What you need to do -> Take the data below and extract the lines from the one with "Turn this picture of an object into an" to the one with "plane is y = 0.", inclusive, exactly as written.

Records supplied ->
* * * * *

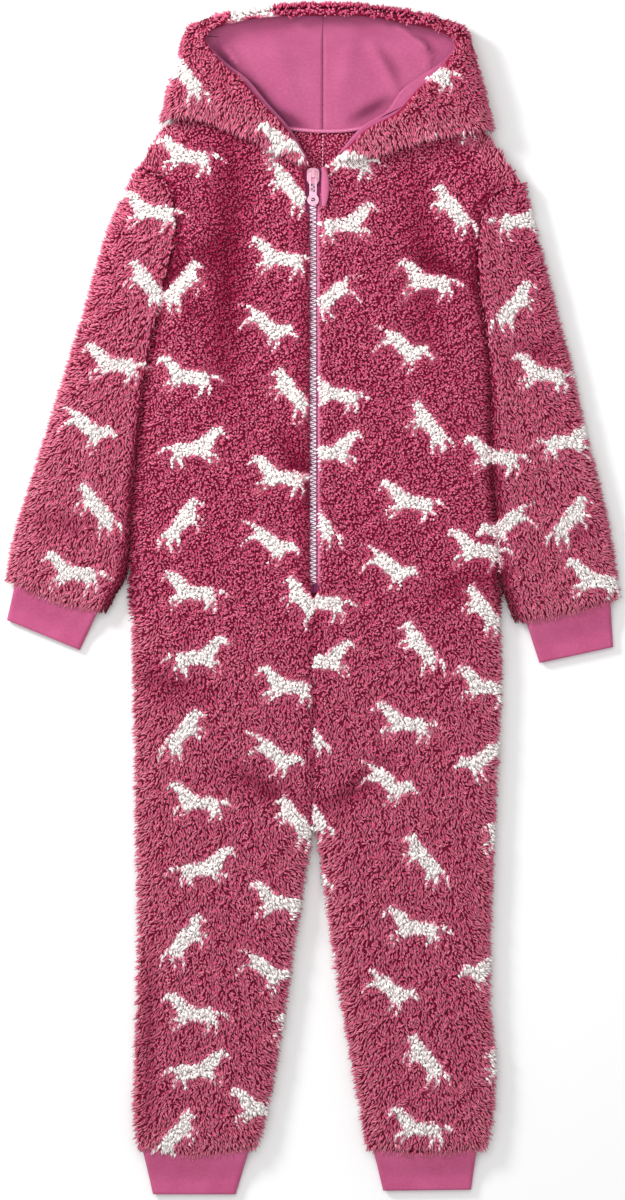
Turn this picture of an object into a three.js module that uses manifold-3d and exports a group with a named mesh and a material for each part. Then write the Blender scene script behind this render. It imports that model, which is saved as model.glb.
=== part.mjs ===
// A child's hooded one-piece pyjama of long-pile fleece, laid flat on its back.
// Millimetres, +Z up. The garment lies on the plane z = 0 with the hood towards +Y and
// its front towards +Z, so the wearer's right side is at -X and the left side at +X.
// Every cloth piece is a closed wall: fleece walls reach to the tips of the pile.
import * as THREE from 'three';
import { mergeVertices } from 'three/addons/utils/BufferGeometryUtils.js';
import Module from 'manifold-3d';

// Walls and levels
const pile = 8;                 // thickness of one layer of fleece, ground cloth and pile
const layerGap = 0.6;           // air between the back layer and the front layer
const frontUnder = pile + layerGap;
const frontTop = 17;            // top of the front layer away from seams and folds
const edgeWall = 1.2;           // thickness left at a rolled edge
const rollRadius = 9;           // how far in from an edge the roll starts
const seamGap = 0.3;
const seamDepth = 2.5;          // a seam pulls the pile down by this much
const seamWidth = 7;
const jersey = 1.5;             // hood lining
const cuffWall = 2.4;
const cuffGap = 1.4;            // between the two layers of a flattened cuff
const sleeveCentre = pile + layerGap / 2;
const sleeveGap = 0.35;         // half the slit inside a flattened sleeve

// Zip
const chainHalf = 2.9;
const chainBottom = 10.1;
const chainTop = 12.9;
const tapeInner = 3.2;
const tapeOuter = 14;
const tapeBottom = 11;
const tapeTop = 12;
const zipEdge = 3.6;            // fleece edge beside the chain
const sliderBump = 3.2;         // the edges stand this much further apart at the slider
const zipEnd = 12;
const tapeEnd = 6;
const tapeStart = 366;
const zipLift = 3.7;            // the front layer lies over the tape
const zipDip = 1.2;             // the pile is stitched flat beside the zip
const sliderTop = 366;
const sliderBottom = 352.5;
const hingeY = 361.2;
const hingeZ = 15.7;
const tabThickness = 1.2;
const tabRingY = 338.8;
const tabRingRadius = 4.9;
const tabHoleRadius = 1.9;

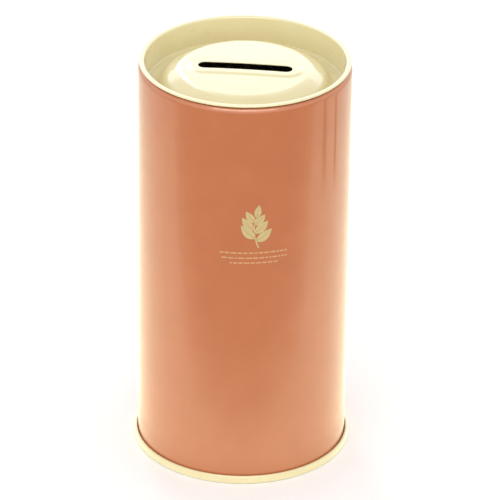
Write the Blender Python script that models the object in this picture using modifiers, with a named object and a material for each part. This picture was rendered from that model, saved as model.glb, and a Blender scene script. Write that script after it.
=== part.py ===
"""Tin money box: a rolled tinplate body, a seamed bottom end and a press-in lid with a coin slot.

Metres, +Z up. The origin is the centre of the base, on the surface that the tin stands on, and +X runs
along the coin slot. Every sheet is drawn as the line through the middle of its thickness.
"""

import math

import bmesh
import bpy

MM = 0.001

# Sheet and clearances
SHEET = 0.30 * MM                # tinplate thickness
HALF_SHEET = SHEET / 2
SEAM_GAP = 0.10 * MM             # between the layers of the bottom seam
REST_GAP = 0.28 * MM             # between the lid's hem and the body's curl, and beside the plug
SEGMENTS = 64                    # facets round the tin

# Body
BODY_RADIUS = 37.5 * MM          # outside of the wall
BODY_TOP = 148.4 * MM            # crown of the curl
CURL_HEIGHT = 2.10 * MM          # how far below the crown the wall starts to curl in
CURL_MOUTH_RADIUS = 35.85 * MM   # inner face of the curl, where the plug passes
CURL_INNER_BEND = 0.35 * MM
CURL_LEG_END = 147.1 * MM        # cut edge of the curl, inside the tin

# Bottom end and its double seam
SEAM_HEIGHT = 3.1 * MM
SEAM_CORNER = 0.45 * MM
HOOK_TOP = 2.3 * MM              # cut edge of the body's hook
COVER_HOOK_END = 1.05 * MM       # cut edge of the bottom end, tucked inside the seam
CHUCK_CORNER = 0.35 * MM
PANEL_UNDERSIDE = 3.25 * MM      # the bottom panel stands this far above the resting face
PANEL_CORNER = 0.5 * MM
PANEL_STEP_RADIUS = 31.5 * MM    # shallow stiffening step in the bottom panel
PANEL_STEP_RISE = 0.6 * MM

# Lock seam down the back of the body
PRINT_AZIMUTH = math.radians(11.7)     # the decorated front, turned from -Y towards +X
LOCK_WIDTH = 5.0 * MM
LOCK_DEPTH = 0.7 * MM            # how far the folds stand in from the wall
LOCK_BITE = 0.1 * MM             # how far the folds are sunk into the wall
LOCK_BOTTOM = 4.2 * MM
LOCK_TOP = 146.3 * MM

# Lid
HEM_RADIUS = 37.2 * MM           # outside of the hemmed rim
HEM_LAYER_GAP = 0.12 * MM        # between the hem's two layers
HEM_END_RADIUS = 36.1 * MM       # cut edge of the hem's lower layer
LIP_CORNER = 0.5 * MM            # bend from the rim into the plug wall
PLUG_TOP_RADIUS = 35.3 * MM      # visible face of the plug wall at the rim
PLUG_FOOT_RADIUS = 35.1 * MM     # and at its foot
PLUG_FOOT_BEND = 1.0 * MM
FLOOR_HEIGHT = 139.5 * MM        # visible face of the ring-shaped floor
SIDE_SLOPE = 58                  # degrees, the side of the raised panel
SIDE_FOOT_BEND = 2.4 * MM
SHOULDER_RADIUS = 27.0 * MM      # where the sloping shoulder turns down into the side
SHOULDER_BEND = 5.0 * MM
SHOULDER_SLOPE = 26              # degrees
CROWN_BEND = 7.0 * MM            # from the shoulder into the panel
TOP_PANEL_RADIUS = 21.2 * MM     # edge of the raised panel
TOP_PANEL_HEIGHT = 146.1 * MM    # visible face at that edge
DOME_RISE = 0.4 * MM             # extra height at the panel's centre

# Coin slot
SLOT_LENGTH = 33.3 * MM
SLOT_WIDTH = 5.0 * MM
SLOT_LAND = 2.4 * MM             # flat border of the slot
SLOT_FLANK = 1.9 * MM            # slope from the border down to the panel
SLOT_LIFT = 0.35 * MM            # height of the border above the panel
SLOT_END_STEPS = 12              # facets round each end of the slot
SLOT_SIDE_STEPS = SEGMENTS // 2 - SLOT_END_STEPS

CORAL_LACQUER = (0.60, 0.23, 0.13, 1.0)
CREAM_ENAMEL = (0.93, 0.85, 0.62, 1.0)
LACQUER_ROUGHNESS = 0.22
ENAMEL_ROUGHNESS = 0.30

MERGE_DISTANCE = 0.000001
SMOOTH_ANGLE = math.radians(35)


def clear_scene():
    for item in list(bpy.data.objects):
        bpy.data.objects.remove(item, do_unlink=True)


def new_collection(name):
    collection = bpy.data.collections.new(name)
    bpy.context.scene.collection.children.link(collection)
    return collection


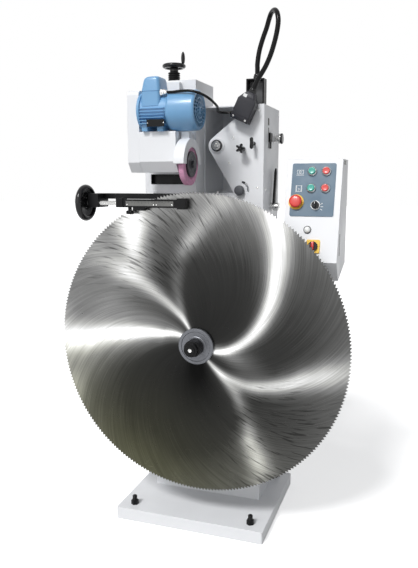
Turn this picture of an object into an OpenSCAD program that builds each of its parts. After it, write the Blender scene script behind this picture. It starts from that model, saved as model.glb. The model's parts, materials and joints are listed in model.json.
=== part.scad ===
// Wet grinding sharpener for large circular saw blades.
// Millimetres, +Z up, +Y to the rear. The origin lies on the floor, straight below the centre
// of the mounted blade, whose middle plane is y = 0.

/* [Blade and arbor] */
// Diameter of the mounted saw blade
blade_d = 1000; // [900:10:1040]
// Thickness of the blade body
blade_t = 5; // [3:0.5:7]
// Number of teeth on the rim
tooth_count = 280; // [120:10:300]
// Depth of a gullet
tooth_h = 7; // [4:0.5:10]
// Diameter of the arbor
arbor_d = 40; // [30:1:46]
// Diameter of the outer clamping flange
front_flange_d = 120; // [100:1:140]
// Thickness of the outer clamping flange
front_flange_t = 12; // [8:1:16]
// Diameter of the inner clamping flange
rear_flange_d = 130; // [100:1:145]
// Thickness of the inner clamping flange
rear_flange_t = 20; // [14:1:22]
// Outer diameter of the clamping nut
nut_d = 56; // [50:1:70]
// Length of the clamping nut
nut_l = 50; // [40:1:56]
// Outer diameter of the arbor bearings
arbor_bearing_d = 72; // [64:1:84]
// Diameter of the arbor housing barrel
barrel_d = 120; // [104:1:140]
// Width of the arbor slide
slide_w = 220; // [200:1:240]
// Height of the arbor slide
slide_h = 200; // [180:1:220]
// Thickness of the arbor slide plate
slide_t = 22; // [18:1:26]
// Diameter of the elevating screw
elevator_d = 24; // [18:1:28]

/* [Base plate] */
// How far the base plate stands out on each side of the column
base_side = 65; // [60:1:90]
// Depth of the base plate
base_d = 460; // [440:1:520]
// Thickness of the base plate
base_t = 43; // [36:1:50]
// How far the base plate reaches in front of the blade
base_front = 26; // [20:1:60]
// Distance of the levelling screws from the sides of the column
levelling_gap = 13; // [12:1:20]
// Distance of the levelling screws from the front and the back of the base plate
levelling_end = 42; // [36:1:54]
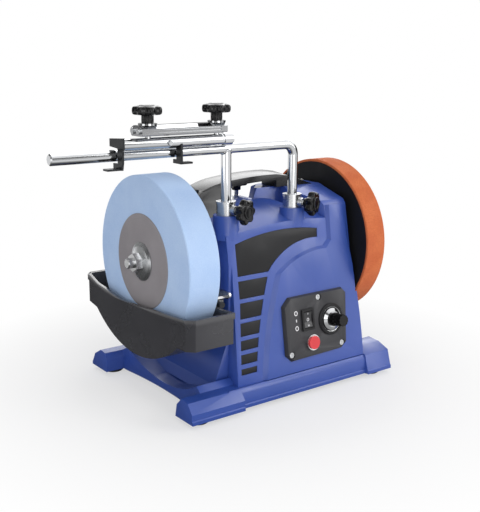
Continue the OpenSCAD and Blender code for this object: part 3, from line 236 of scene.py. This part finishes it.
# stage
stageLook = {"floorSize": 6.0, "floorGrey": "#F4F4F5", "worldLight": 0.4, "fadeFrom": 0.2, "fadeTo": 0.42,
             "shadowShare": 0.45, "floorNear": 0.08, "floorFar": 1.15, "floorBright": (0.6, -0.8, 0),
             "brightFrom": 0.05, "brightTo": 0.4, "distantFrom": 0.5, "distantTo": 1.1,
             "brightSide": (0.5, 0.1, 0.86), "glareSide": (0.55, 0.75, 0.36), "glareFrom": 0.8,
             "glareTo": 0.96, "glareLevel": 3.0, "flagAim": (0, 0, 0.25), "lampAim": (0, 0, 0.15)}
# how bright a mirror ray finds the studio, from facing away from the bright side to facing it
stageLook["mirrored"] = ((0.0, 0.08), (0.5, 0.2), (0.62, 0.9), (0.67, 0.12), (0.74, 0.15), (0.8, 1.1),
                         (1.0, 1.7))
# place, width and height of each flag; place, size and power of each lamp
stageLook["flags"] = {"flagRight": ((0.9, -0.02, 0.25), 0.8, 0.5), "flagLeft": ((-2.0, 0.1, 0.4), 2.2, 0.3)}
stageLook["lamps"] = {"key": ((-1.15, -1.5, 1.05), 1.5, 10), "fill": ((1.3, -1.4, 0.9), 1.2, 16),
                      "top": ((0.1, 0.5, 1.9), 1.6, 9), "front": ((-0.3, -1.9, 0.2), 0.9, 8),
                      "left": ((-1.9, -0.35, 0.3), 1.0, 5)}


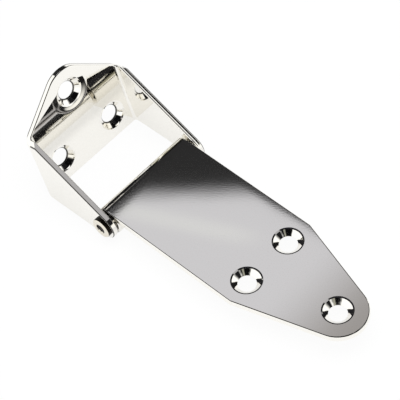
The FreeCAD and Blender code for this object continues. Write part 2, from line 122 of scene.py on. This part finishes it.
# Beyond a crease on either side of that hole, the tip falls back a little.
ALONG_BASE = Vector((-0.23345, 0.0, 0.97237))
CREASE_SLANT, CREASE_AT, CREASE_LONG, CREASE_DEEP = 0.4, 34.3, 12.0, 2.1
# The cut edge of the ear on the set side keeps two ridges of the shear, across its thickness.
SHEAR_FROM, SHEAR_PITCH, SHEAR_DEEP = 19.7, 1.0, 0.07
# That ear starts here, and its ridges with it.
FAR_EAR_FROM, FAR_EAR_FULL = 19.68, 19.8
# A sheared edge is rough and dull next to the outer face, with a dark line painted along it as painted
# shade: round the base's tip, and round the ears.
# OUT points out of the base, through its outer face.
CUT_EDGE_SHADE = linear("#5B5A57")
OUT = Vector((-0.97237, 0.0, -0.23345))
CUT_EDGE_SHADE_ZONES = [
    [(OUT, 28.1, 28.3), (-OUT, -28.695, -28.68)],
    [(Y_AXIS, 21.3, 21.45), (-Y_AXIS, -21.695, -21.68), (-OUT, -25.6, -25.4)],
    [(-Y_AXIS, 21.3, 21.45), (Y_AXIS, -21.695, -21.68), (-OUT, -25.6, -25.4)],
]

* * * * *

Task solution ->
Turn this picture of an object into an OpenSCAD program that builds each of its parts. After it, write the Blender scene script behind this picture. It starts from that model, saved as model.glb. The model's parts, materials and joints are listed in model.json.
=== part.scad ===
// Wet grinding sharpener for large circular saw blades.
// Millimetres, +Z up, +Y to the rear. The origin lies on the floor, straight below the centre
// of the mounted blade, whose middle plane is y = 0.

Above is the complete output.